Given task: Repeat exactly the lines from the one containing "low = Vector((math.inf,) * 3)" through the one containing "for node in", both lines included, please, without any other lines.

--- BEGIN Data section ---

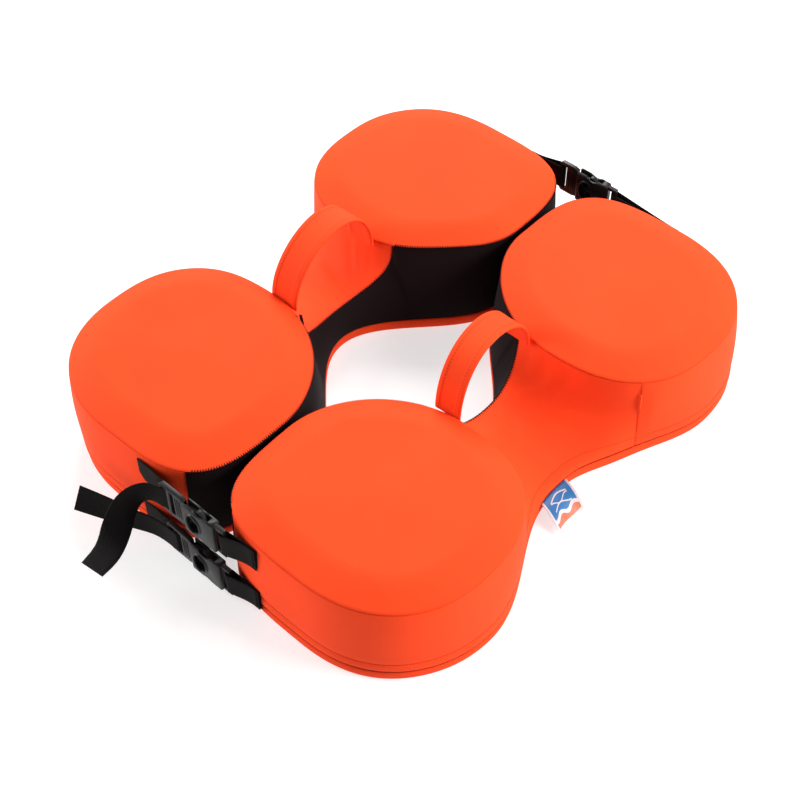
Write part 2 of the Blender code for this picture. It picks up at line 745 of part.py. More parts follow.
def add_buckle(name, origin, adjuster):
    add_plug(f"{name}_plug", origin, adjuster)
    add_prong(f"{name}_upper_prong", origin, 1)
    add_prong(f"{name}_lower_prong", origin, -1)
    add_socket(f"{name}_socket", origin)


def add_front_strap(level, height, tail):
    name = f"front_{level}"
    add_buckle(f"{name}_buckle", (0, -STRAP_Y, height), adjuster=True)
    add_tail_webbing(f"{name}_tail_webbing", height, tail)
    bar = FRAME_END_X - FEMALE_BAR / 2
    add_loop_webbing(f"{name}_loop_webbing", FRONT_ANCHOR_X, bar, 0.0040, height, 1, -1)


def add_rear_strap():
    height = UPPER_STRAP_HEIGHT + 0.002
    add_buckle("rear_buckle", (REAR_BUCKLE_X, STRAP_Y, height), adjuster=False)
    socket_bar = FRAME_END_X - FEMALE_BAR / 2 + REAR_BUCKLE_X
    add_loop_webbing("rear_right_webbing", REAR_RIGHT_ANCHOR_X, socket_bar, 0.0040, height, 1, 1)
    plug_bar = -(MOUTH_X - PLUG_BODY - ADJUSTER_SLOT - ADJUSTER_BAR / 2) - REAR_BUCKLE_X
    add_loop_webbing("rear_left_webbing", REAR_LEFT_ANCHOR_X, plug_bar, 0.0042, height, -1, 1)


def add_half(side):
    for end in ("front", "rear"):
        add_pod_foam(side, end)
        add_top_panel(side, end)
        add_gusset(side, end)
    add_bridge_foam(side)
    add_saddle(side)
    add_inner_panel(side)
    add_bottom_panel(side)
    add_zip(side)
    add_band(side)


def centre_on_origin():
    """Moves the ring so that the origin lies under the middle of its bounding box, on the floor."""
    bpy.context.view_layer.update()
    graph = bpy.context.evaluated_depsgraph_get()
    low = Vector((math.inf,) * 3)
    high = Vector((-math.inf,) * 3)
    for obj in PARTS.objects:
        if obj.type == "EMPTY":
            continue
        evaluated = obj.evaluated_get(graph)
        mesh = evaluated.to_mesh()
        for vertex in mesh.vertices:
            point = evaluated.matrix_world @ vertex.co
            low = Vector(map(min, low, point))
            high = Vector(map(max, high, point))
        evaluated.to_mesh_clear()
    middle = (low + high) / 2
    RING.location = (-middle.x, -middle.y, -low.z)


clear_scene()
PARTS = new_collection("life_jacket")
CUTTERS = new_collection("cutters", hidden=True)
RING = bpy.data.objects.new("ring_centre", None)
PARTS.objects.link(RING)

ORANGE_CLOTH = new_material("orange_cloth", ORANGE, 0.75)
DARK_CLOTH = new_material("dark_cloth", BLACK_CLOTH, 0.8)
FOAM = new_material("foam", FOAM_WHITE, 0.9)
ZIP_TAPE = new_material("zip", DEEP_ORANGE, 0.6)
WEBBING = new_material("webbing", BLACK_CLOTH, 0.7)
PLASTIC = new_material("buckle_plastic", BLACK_PLASTIC, 0.4)
LABEL = new_material("label_cloth", LABEL_BLUE, 0.6)

add_half("right")
add_half("left")
add_front_strap("upper", UPPER_STRAP_HEIGHT, UPPER_TAIL)
add_front_strap("lower", LOWER_STRAP_HEIGHT, LOWER_TAIL)
add_rear_strap()
add_label()
centre_on_origin()
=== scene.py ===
"""Looks of a foam life jacket: padded covers, seams, zips, webbing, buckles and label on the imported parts."""
from __future__ import annotations

import logging
import math
from collections.abc import Sequence
from dataclasses import dataclass
from enum import Enum

import bmesh
import bpy
import numpy as np
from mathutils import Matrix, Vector, noise


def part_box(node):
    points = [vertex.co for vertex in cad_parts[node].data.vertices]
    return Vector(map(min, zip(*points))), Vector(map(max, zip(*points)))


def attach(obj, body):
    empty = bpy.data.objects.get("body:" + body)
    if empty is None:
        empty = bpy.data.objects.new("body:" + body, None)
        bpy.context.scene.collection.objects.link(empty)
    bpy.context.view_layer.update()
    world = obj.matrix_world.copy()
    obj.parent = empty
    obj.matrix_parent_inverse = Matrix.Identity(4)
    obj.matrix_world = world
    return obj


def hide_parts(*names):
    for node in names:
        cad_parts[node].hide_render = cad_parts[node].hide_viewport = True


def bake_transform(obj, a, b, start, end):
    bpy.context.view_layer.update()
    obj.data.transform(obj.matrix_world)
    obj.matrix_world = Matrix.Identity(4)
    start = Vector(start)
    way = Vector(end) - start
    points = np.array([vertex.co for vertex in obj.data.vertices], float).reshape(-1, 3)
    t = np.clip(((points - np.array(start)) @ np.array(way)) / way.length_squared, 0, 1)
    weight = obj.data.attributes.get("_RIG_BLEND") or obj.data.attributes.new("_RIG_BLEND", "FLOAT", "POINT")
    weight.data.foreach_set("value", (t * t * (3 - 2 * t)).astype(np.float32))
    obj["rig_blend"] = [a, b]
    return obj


LOG = logging.getLogger("life_jacket")
MM = 0.001
SMOOTH_ANGLE = math.radians(38)

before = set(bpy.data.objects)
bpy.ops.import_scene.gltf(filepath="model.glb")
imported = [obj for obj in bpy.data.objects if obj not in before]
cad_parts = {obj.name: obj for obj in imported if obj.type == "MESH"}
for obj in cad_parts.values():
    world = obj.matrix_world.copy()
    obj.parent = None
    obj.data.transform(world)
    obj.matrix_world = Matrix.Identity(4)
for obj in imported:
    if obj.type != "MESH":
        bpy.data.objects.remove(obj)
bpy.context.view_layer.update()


# Small tools

def linear(hex_code: str) -> tuple[float, float, float, float]:
    """Turns an sRGB hex colour into the linear colour that a shader takes.

    Args:
        hex_code: Six hex digits, such as "FF6232".

    Returns:
        Red, green, blue and alpha.
    """
    shares = [int(hex_code[i:i + 2], 16) / 255 for i in (0, 2, 4)]
    straight = [c / 12.92 if c <= 0.04045 else ((c + 0.055) / 1.055) ** 2.4 for c in shares]
    return straight[0], straight[1], straight[2], 1.0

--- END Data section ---

Worked solution:
    low = Vector((math.inf,) * 3)
    high = Vector((-math.inf,) * 3)
    for obj in PARTS.objects:
        if obj.type == "EMPTY":
            continue
        evaluated = obj.evaluated_get(graph)
        mesh = evaluated.to_mesh()
        for vertex in mesh.vertices:
            point = evaluated.matrix_world @ vertex.co
            low = Vector(map(min, low, point))
            high = Vector(map(max, high, point))
        evaluated.to_mesh_clear()
    middle = (low + high) / 2
    RING.location = (-middle.x, -middle.y, -low.z)


clear_scene()
PARTS = new_collection("life_jacket")
CUTTERS = new_collection("cutters", hidden=True)
RING = bpy.data.objects.new("ring_centre", None)
PARTS.objects.link(RING)

ORANGE_CLOTH = new_material("orange_cloth", ORANGE, 0.75)
DARK_CLOTH = new_material("dark_cloth", BLACK_CLOTH, 0.8)
FOAM = new_material("foam", FOAM_WHITE, 0.9)
ZIP_TAPE = new_material("zip", DEEP_ORANGE, 0.6)
WEBBING = new_material("webbing", BLACK_CLOTH, 0.7)
PLASTIC = new_material("buckle_plastic", BLACK_PLASTIC, 0.4)
LABEL = new_material("label_cloth", LABEL_BLUE, 0.6)

add_half("right")
add_half("left")
add_front_strap("upper", UPPER_STRAP_HEIGHT, UPPER_TAIL)
add_front_strap("lower", LOWER_STRAP_HEIGHT, LOWER_TAIL)
add_rear_strap()
add_label()
centre_on_origin()
=== scene.py ===
"""Looks of a foam life jacket: padded covers, seams, zips, webbing, buckles and label on the imported parts."""
from __future__ import annotations

import logging
import math
from collections.abc import Sequence
from dataclasses import dataclass
from enum import Enum

import bmesh
import bpy
import numpy as np
from mathutils import Matrix, Vector, noise


def part_box(node):
    points = [vertex.co for vertex in cad_parts[node].data.vertices]
    return Vector(map(min, zip(*points))), Vector(map(max, zip(*points)))


def attach(obj, body):
    empty = bpy.data.objects.get("body:" + body)
    if empty is None:
        empty = bpy.data.objects.new("body:" + body, None)
        bpy.context.scene.collection.objects.link(empty)
    bpy.context.view_layer.update()
    world = obj.matrix_world.copy()
    obj.parent = empty
    obj.matrix_parent_inverse = Matrix.Identity(4)
    obj.matrix_world = world
    return obj


def hide_parts(*names):
    for node in names:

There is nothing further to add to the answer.